* [TASK]: Return verbatim the inclusive range of lines running from the line that contains "x, FINE_WIDTHS, parent)" to the line that contains "for node in". Omit every other line.
* * *
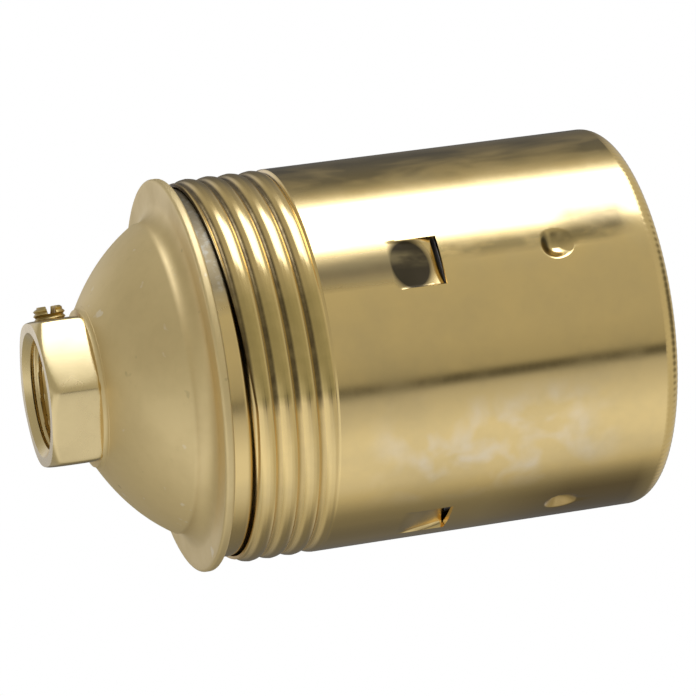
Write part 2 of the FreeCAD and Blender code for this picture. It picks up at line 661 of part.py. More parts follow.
def make_threaded_sleeve():
    """E27 sleeve as the envelope of its rolled thread, with a turned-in floor held by two screws."""
    body = new_body("threaded_sleeve")
    revolved(body, "Sleeve", [
        (sleeve_bore, sleeve_mouth),
        (sleeve_outer, sleeve_mouth),
        (sleeve_outer, sleeve_top),
        (floor_bore, sleeve_top),
        (floor_bore, sleeve_floor),
        (f"({sleeve_outer} - Size.sleeve_sheet)", sleeve_floor),
        (f"({sleeve_outer} - Size.sleeve_sheet)", f"{sleeve_floor} - Size.sleeve_plain"),
        (sleeve_bore, f"{sleeve_floor} - Size.sleeve_plain"),
    ])
    low = f"({sleeve_floor} - 1)"
    high = f"({sleeve_top} + 1)"
    hole = tapped("Size.sleeve_screw_thread")
    cut_hole(body, "NutScrewHole", sleeve_screw_radius, "0", hole, low, high,
             turn="Size.sleeve_screw_turn")
    cut_hole(body, "NeutralScrewHole", f"-{sleeve_screw_radius}", "0", hole, low, high)
    return body


def make_terminal(name, turn, screw_place, screw_thread):
    """Brass pillar: a block with a wire hole from above, a clamping hole from outside, a foot hole."""
    body = new_body(name)
    half = "(Size.terminal_width / 2)"
    frame = new_sketch(body, f"{name}Frame", "XY_Plane", rise=terminal_foot)
    rectangle(frame, terminal_start, terminal_end, f"-{half}", half)
    feature(body, "Pad", f"{name}Pillar", frame, Length="Size.terminal_height")
    top = f"({terminal_foot} + Size.terminal_height + 1)"
    cut_hole(body, f"{name}WireHole", wire_place, "0", "Size.wire_hole / 2",
             f"({terminal_clamp} - Size.wire_hole / 2)", top)
    clamp = circle(new_sketch(body, f"{name}ClampCircle", "YZ_Plane", rise=wire_place),
                   "0", terminal_clamp, tapped("Size.screw_thread"))
    feature(body, "Pocket", f"{name}ClampHole", clamp, Length=f"{terminal_end} - {terminal_start}", Reversed=True)
    cut_hole(body, f"{name}FootHole", screw_place, "0", tapped(screw_thread),
             f"({terminal_foot} - 1)", f"({terminal_foot} + Size.terminal_tap)")
    body.Placement = FreeCAD.Placement(VECTOR(), FreeCAD.Rotation(VECTOR(0, 0, 1), turn))
    return body


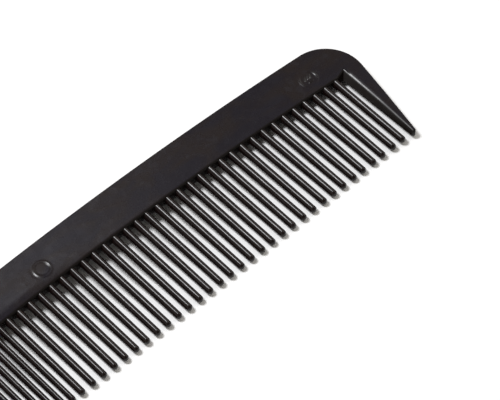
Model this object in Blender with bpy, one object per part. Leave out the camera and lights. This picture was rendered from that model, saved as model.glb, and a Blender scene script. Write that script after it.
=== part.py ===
"""A black moulded pocket comb: one straight bar of teeth under a gently arched spine.

The comb lies flat on its underside, with the origin at the middle of its footprint.
+X runs along the comb to its coarse end, the teeth point to -Y and +Z is up.
The moulding is divided where its features meet: the spine, the broad guard tooth at
each end, and the coarse and fine combing teeth, one object each.
"""

import math

import bmesh
import bpy
from mathutils import Matrix, Vector

MM = 0.001

# Driving dimensions of the whole comb.
LENGTH = 133.5 * MM
HEIGHT = 29.08 * MM
THICKNESS = 2.4 * MM
SPINE_WIDTH = 8.36 * MM
BACK_RADIUS = 743.0 * MM
TOOTH_LINE_RADIUS = 775.0 * MM
CORNER_RADIUS = 7.9 * MM
GULLET_RAMP = 0.58 * MM
CLEARANCE = 0.3 * MM

# Combing teeth: how many, how far apart, their widths and thicknesses, and how far they
# stop short of the guard teeth.
COARSE_COUNT = 32
COARSE_PITCH = 2.5 * MM
COARSE_WIDTHS = (1.52 * MM, 1.35 * MM)
FINE_COUNT = 25
FINE_PITCH = 1.75 * MM
FINE_WIDTHS = (1.28 * MM, 1.1 * MM)
TOOTH_THICKNESS = 1.8 * MM
TOOTH_SETBACK = 0.25 * MM
TOOTH_SIDES = 8
TIP_ROUNDING = 0.32 * MM
TIP_ROUNDING_STEPS = 2

# Guard teeth: the outer side leans in towards the tip, and the inner side is bevelled.
# The bevel runs a little way up into the spine's flat faces.
GUARD_LEAN = math.radians(9.95)
GUARD_ROOT_DROP = 0.45 * MM
GUARD_ROOT_OFFSET = 0.24 * MM
GUARD_TIP_OFFSET = 0.67 * MM
GUARD_ROOT_BEVEL = 1.4 * MM
GUARD_TIP_BEVEL = 0.58 * MM
GUARD_TIP_THICKNESS = 1.8 * MM
GUARD_TAPER_START = 9.25 * MM
GUARD_TIP_LENGTH = 0.5 * MM
GUARD_TIP_SHRINK = 0.45
GUARD_CORNER_RISE = 0.9 * MM

# Steps along the curved outlines.
ARC_STEPS = 30
CORNER_STEPS = 12

# Places that follow from the dimensions above.
MIDDLE = THICKNESS / 2
CROWN_Y = HEIGHT / 2
TIP_Y = -HEIGHT / 2
TOOTH_LINE_CROWN_Y = CROWN_Y - SPINE_WIDTH
HALF_SPAN = (COARSE_COUNT * COARSE_PITCH + FINE_COUNT * FINE_PITCH) / 2
SECTION_CHANGE_X = HALF_SPAN - COARSE_COUNT * COARSE_PITCH
CORNER_X = LENGTH / 2 - CORNER_RADIUS
CORNER_Y = (
    CROWN_Y - BACK_RADIUS + math.sqrt((BACK_RADIUS - CORNER_RADIUS) ** 2 - CORNER_X**2)
)

PLASTIC_COLOUR = (0.021, 0.020, 0.022, 1.0)


def back_y(x):
    """Height of the arched back over x."""
    return CROWN_Y - BACK_RADIUS + math.sqrt(BACK_RADIUS**2 - x**2)


def tooth_line_y(x):
    """The edge of the spine's flat faces, where the gullets and the teeth begin."""
    radius = TOOTH_LINE_RADIUS
    return TOOTH_LINE_CROWN_Y - radius + math.sqrt(radius**2 - x**2)


def gullet_y(x):
    """The edge between two teeth, at half the thickness, where both ramps meet."""
    return tooth_line_y(x) - GULLET_RAMP


def down_guard(y, at_root, at_tip):
    """A measure of the guard tooth that changes evenly from the gullet to the tip."""
    along = (gullet_y(HALF_SPAN) - y) / (gullet_y(HALF_SPAN) - TIP_Y)
    return at_root + (at_tip - at_root) * along


def guard_inner_x(y):
    """The guard tooth's inner edge, at half the thickness."""
    return HALF_SPAN + down_guard(y, GUARD_ROOT_OFFSET, GUARD_TIP_OFFSET)


def guard_ridge_x(y):
    """The edge between the guard tooth's flat face and its inner bevel."""
    return guard_inner_x(y) + down_guard(y, GUARD_ROOT_BEVEL, GUARD_TIP_BEVEL)


def guard_outer_x(y):
    """The guard tooth's straight outer side, tangent to the corner."""
    touch_x = CORNER_X + CORNER_RADIUS * math.cos(GUARD_LEAN)
    touch_y = CORNER_Y - CORNER_RADIUS * math.sin(GUARD_LEAN)
    return touch_x - (touch_y - y) * math.tan(GUARD_LEAN)


def guard_half_thickness(y):
    """Full thickness down to the start of the taper, then thinning evenly."""
    start = TIP_Y + GUARD_TAPER_START
    if y >= start:
        return THICKNESS / 2
    along = (start - y) / GUARD_TAPER_START
    return THICKNESS / 2 + (GUARD_TIP_THICKNESS - THICKNESS) / 2 * along


def clear_scene():
    for obj in list(bpy.data.objects):
        bpy.data.objects.remove(obj, do_unlink=True)


def plastic(name, roughness):
    """Dyed-through black polypropylene."""
    material = bpy.data.materials.new(name)
    material.use_nodes = True
    shader = material.node_tree.nodes["Principled BSDF"]
    shader.inputs["Base Color"].default_value = PLASTIC_COLOUR
    shader.inputs["Roughness"].default_value = roughness
    shader.inputs["Metallic"].default_value = 0.0
    return material


def add_part(name, bm, parent, location=(0, 0, 0), roughness=0.4):
    """Turns a bmesh into a named object with a material of its own."""
    bmesh.ops.recalc_face_normals(bm, faces=bm.faces)
    mesh = bpy.data.meshes.new(name)
    bm.to_mesh(mesh)
    bm.free()
    mesh.materials.append(plastic(name + "_plastic", roughness))
    obj = bpy.data.objects.new(name, mesh)
    obj.location = location
    obj.parent = parent
    parent.users_collection[0].objects.link(obj)
    return obj


def skin(rings):
    """A closed body through rings of equally many points, with a face at each end."""
    bm = bmesh.new()
    loops = [[bm.verts.new(point) for point in ring] for ring in rings]
    bm.faces.new(loops[0])
    bm.faces.new(loops[-1])
    for low, high in zip(loops, loops[1:]):
        for index in range(len(low)):
            before = index - 1
            bm.faces.new((low[before], low[index], high[index], high[before]))
    return bm


def spine_half_outline():
    """The +X half of the spine, as (place on a face, place at half the thickness)."""
    points = []
    corner_start = math.atan2(CORNER_Y - CROWN_Y + BACK_RADIUS, CORNER_X)
    arc_end_x = BACK_RADIUS * math.cos(corner_start)
    for step in range(ARC_STEPS // 2):
        x = arc_end_x * step / (ARC_STEPS // 2)
        points.append((x, back_y(x)))
    for step in range(CORNER_STEPS + 1):
        turn = corner_start + (-GUARD_LEAN - corner_start) * step / CORNER_STEPS
        x = CORNER_X + CORNER_RADIUS * math.cos(turn)
        points.append((x, CORNER_Y + CORNER_RADIUS * math.sin(turn)))
    cut_y = gullet_y(HALF_SPAN) - GUARD_ROOT_DROP
    points.append((guard_outer_x(cut_y), cut_y))
    outline = [(point, point) for point in points]

    ridge_x = guard_ridge_x(gullet_y(HALF_SPAN))
    inner_x = guard_inner_x(gullet_y(HALF_SPAN))
    outline.append(((guard_ridge_x(cut_y), cut_y), (guard_inner_x(cut_y), cut_y)))
    corner_y = tooth_line_y(ridge_x) + GUARD_CORNER_RISE
    outline.append(((ridge_x, corner_y), (inner_x, gullet_y(inner_x))))
    for step in range(1, ARC_STEPS // 2 + 1):
        x = inner_x * (1 - step / (ARC_STEPS // 2))
        outline.append(((x, tooth_line_y(x)), (x, gullet_y(x))))
    return outline


def make_spine(parent):
    """The grip: flat above and below, arched at the back, ramped between the teeth."""
    half = spine_half_outline()
    mirrored = [((-fx, fy), (-mx, my)) for (fx, fy), (mx, my) in reversed(half[1:-1])]
    outline = half + mirrored
    rings = [
        [Vector((*face, 0.0)) for face, middle in outline],
        [Vector((*middle, MIDDLE)) for face, middle in outline],
        [Vector((*face, THICKNESS)) for face, middle in outline],
    ]
    add_part("spine", skin(rings), parent, roughness=0.42)


def guard_ring(y, side, shrink=0.0):
    """The guard tooth's section at y: flat faces, upright outer side, bevelled inner."""
    inner = guard_inner_x(y)
    ridge = guard_ridge_x(y)
    outer = guard_outer_x(y)
    half = guard_half_thickness(y)
    section = [(outer, half), (ridge, half), (inner, 0), (ridge, -half), (outer, -half)]
    centre = Vector(((inner + outer) / 2, 0.0))
    ring = []
    for place in section:
        x, z = centre + (Vector(place) - centre) * (1 - shrink)
        ring.append(Vector((side * x, y, MIDDLE + z)))
    return ring


def make_guard_tooth(name, side, parent):
    """The broad tooth that closes one end of the comb. side is 1 or -1 along X."""
    rings = [
        guard_ring(gullet_y(HALF_SPAN) - GUARD_ROOT_DROP - CLEARANCE, side),
        guard_ring(TIP_Y + GUARD_TAPER_START, side),
        guard_ring(TIP_Y + GUARD_TIP_LENGTH, side),
        guard_ring(TIP_Y, side, GUARD_TIP_SHRINK),
    ]
    add_part(name, skin(rings), parent, roughness=0.38)


def fit_root_to_ramps(bm, x):
    """Shapes a tooth's root end to the V of the spine's edge, a clearance away."""
    root_end = max(vert.co.y for vert in bm.verts)
    ring = [vert for vert in bm.verts if vert.co.y > root_end - 0.1 * MM]
    for vert in ring:
        depth = abs(vert.co.z) / (THICKNESS / 2)
        ramp_y = gullet_y(x + vert.co.x) + GULLET_RAMP * depth
        vert.co.y = ramp_y - CLEARANCE - tooth_line_y(x)
    sides = [vert for vert in ring if abs(vert.co.z) < 0.01 * MM]
    bmesh.ops.connect_verts(bm, verts=sides)


def make_tooth(name, x, widths, parent):
    """One combing tooth: an eight-sided taper with a rounded tip."""
    root_width, tip_width = widths
    length = tooth_line_y(x) - TIP_Y - TOOTH_SETBACK
    bm = bmesh.new()
    bmesh.ops.create_cone(
        bm,
        cap_ends=True,
        segments=TOOTH_SIDES,
        radius1=1.0,
        radius2=tip_width / root_width,
        depth=length,
    )
    size = Matrix.Diagonal((root_width / 2, TOOTH_THICKNESS / 2, 1.0, 1.0))
    turn = Matrix.Rotation(math.radians(90), 4, "X")
    shift = Matrix.Translation((0.0, -length / 2, 0.0))
    bmesh.ops.transform(bm, matrix=shift @ turn @ size, verts=bm.verts)
    tip_edges = [
        edge
        for edge in bm.edges
        if all(vert.co.y < -length + 0.1 * MM for vert in edge.verts)
    ]
    bmesh.ops.bevel(
        bm,
        geom=tip_edges,
        offset=TIP_ROUNDING,
        offset_type="OFFSET",
        segments=TIP_ROUNDING_STEPS,
        profile=0.5,
        affect="EDGES",
    )
    fit_root_to_ramps(bm, x)
    add_part(name, bm, parent, (x, tooth_line_y(x), MIDDLE), roughness=0.3)


def make_teeth(parent):
    """The coarse teeth from the +X end inwards, then the fine teeth."""
    for number in range(1, COARSE_COUNT + 1):
        x = HALF_SPAN - COARSE_PITCH * (number - 0.5)
        make_tooth(f"coarse_tooth_{number:02d}", x, COARSE_WIDTHS, parent)
    for number in range(1, FINE_COUNT + 1):
        x = SECTION_CHANGE_X - FINE_PITCH * (number - 0.5)
        make_tooth(f"fine_tooth_{number:02d}", x, FINE_WIDTHS, parent)


def main():
    clear_scene()
    collection = bpy.data.collections.new("pocket_comb")
    bpy.context.scene.collection.children.link(collection)
    comb = bpy.data.objects.new("pocket_comb", None)
    collection.objects.link(comb)
    make_spine(comb)
    make_guard_tooth("coarse_end_guard_tooth", 1, comb)
    make_guard_tooth("fine_end_guard_tooth", -1, comb)
    make_teeth(comb)


main()
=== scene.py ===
import math

import bmesh
import bpy
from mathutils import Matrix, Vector
from mathutils.geometry import delaunay_2d_cdt


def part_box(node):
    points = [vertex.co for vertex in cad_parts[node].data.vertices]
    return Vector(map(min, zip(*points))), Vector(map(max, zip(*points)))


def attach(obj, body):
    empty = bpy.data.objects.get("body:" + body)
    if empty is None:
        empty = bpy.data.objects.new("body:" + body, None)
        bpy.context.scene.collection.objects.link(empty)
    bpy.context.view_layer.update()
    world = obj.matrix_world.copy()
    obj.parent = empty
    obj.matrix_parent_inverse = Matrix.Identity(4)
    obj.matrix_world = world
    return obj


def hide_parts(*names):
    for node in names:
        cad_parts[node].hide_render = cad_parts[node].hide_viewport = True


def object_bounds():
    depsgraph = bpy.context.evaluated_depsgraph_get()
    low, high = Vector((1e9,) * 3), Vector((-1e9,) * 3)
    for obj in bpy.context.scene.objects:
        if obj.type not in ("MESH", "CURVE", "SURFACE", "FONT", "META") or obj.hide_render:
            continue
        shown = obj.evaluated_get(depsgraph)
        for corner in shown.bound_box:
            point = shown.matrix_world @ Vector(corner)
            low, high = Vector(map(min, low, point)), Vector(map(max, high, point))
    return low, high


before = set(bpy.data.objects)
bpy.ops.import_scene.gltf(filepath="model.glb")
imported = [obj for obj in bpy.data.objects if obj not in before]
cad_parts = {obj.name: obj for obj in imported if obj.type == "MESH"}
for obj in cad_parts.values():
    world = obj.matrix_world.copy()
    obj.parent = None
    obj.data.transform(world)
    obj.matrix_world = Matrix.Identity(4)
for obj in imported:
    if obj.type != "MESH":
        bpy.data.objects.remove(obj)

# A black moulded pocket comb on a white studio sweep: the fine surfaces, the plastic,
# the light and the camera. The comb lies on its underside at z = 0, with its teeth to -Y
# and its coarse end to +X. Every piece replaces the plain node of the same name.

cad_low, cad_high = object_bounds()

MM = 0.001

# The comb's own dimensions, from the frame.
MIDDLE = (cad_low.z + cad_high.z) / 2
HALF_THICKNESS = (cad_high.z - cad_low.z) / 2
CROWN_Y = cad_high.y
TIP_Y = cad_low.y
HALF_LENGTH = cad_high.x
COARSE_TEETH = sorted(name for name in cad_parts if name.startswith("coarse_tooth"))
FINE_TEETH = sorted(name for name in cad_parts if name.startswith("fine_tooth"))
TOOTH_TIP_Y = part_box(COARSE_TEETH[0])[0].y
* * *
* [ANSWER FOR THIS EXERCISE]:
        make_tooth(f"fine_tooth_{number:02d}", x, FINE_WIDTHS, parent)


def main():
    clear_scene()
    collection = bpy.data.collections.new("pocket_comb")
    bpy.context.scene.collection.children.link(collection)
    comb = bpy.data.objects.new("pocket_comb", None)
    collection.objects.link(comb)
    make_spine(comb)
    make_guard_tooth("coarse_end_guard_tooth", 1, comb)
    make_guard_tooth("fine_end_guard_tooth", -1, comb)
    make_teeth(comb)


main()
=== scene.py ===
import math

import bmesh
import bpy
from mathutils import Matrix, Vector
from mathutils.geometry import delaunay_2d_cdt


def part_box(node):
    points = [vertex.co for vertex in cad_parts[node].data.vertices]
    return Vector(map(min, zip(*points))), Vector(map(max, zip(*points)))


def attach(obj, body):
    empty = bpy.data.objects.get("body:" + body)
    if empty is None:
        empty = bpy.data.objects.new("body:" + body, None)
        bpy.context.scene.collection.objects.link(empty)
    bpy.context.view_layer.update()
    world = obj.matrix_world.copy()
    obj.parent = empty
    obj.matrix_parent_inverse = Matrix.Identity(4)
    obj.matrix_world = world
    return obj


def hide_parts(*names):
    for node in names:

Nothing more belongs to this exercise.